Lots of Japanese people complain about English like that, but that type of complaint certainly isn't unique to them. There is a powerful delusion in Japanese society that everyone knows English. The giant, corrupt English conversation schools secure their place in the market by reinforcing this delusion and reassuring Japanese people that they have a huge latent English speaking ability that will be drawn out by sitting down and talking to foreign people. This view is pushed subtly and overtly, but I've seen it outlined fairly openly in a NOVA advertisement on the Hankyu train line.

The woman that meets me every Saturday seems to have a similar mindset. Nearly every week she asks me for suggestions on what she can do to learn. I usually say "do what you can, try watching some movies in English, and don't give up." Every week, she's been too busy or forgot, or didn't bother. It really doesn't bother me. I mean that in the nicest way - what is she going to get out of me screaming at her every week and overworking her? Motivation is something that I can help her with a little, but it's mostly something that she'll have to take care of herself.

Ironically enough, I ended up hurting her out of a desire to motivate her a bit more.

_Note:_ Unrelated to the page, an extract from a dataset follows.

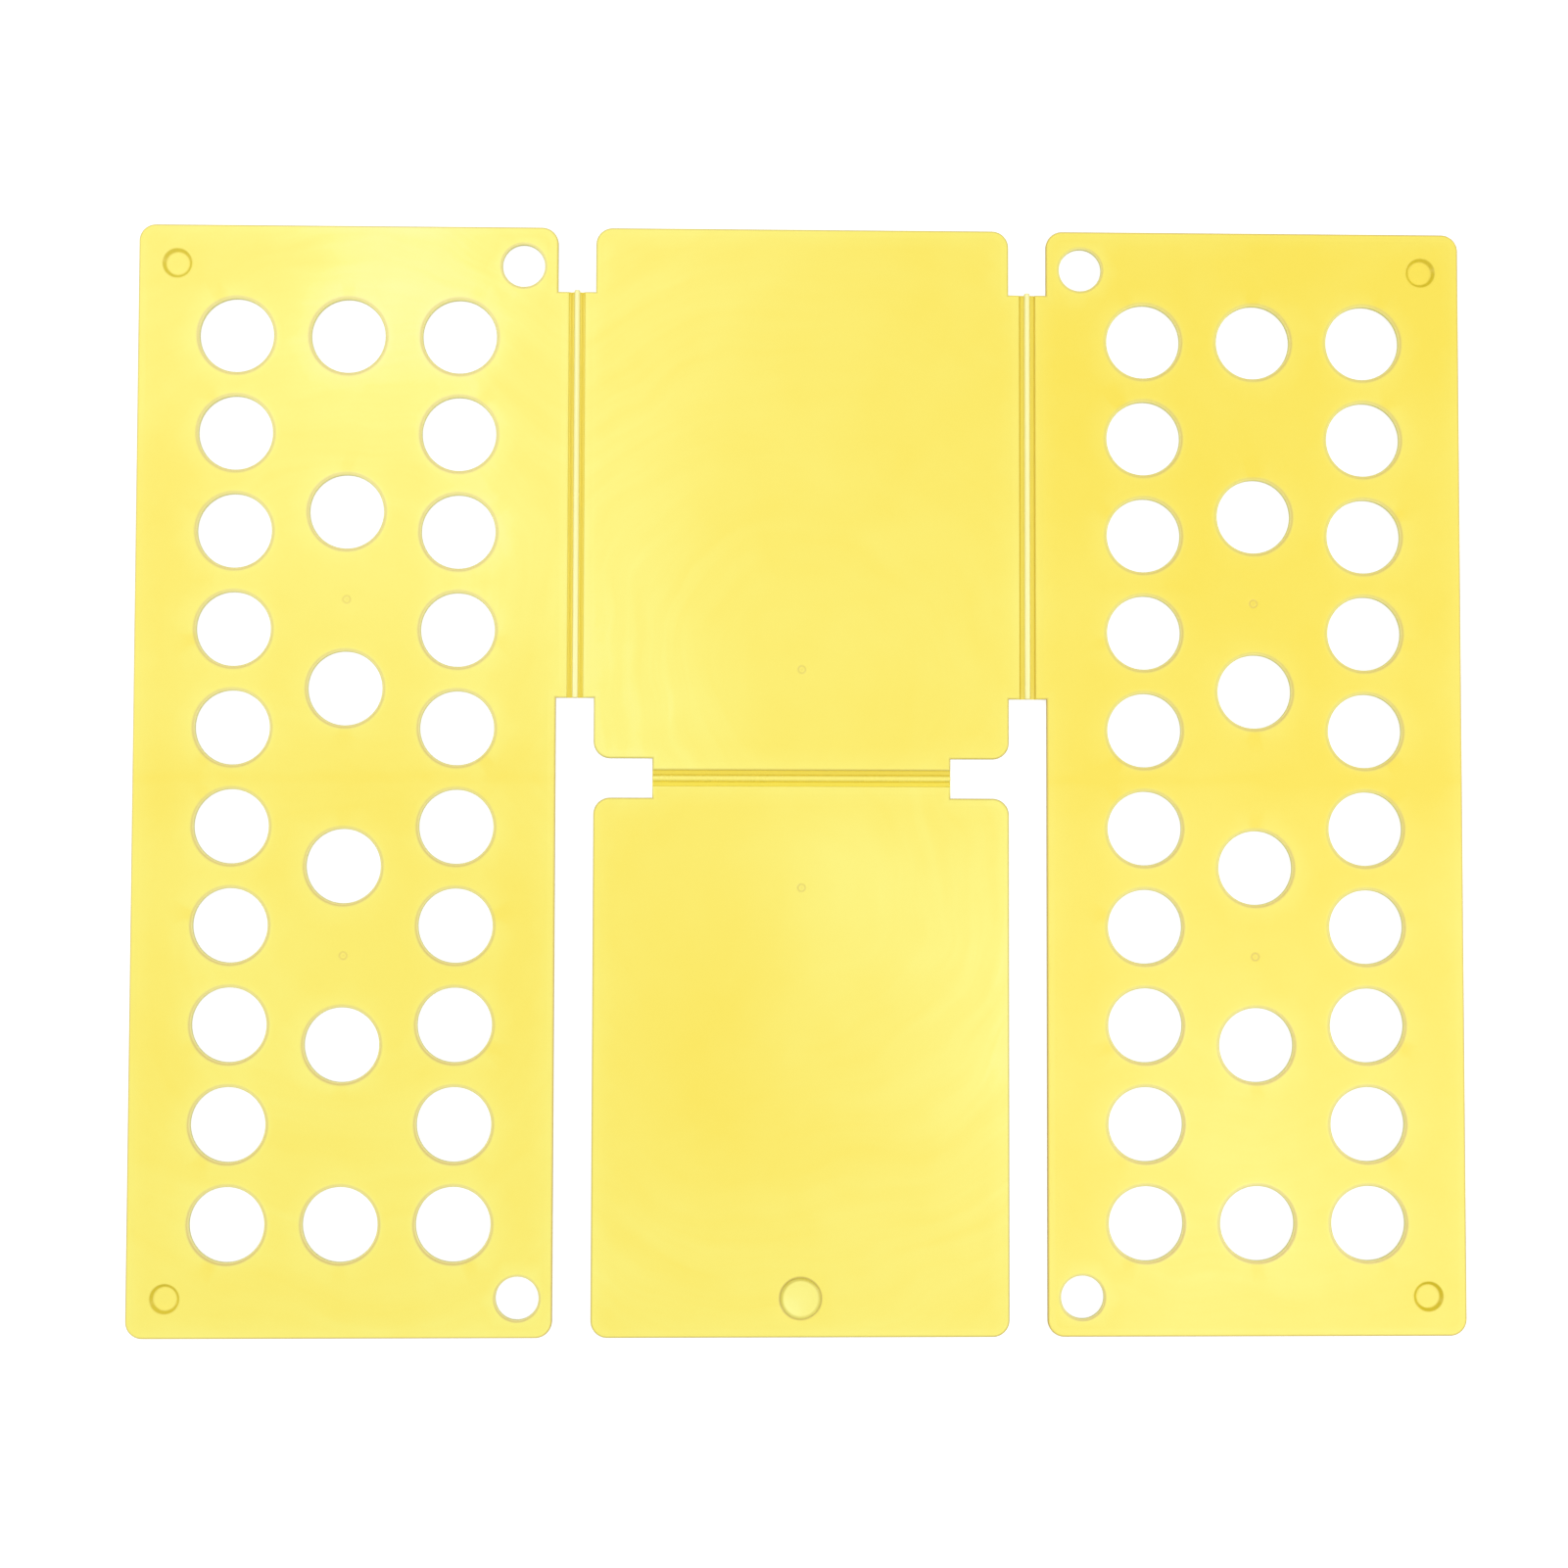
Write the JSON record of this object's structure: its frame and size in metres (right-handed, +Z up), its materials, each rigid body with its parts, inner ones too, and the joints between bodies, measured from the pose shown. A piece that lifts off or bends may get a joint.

We were walking around Den Den Town after our lesson finished up, and we stopped by a giant used video store. I was amazed to see a lump of subtitled episodes of South Park for only 1200 yen. She picked up on my amusement, and when I recommended them to her she bought them.

I honestly don't know how she'll react to them. I suppose at worst she'll be puzzled, but I still kind of feel bad about the whole thing. Here was a thirty-two-year-old woman who just wanted to learn a little English, and now because of me she's going to watch this show filled with words like "bitch," "cockmaster," and "ass," along with plenty of references to American culture that she probably won't get unless she spends a few years in America. She might mistakenly watch it for hours, trying to understand the secrets of the English it contains. The humor of the situation is not lost on me, but on reflection maybe I shouldn't have gotten her hopes up. I'm waiting to see what her reaction will be.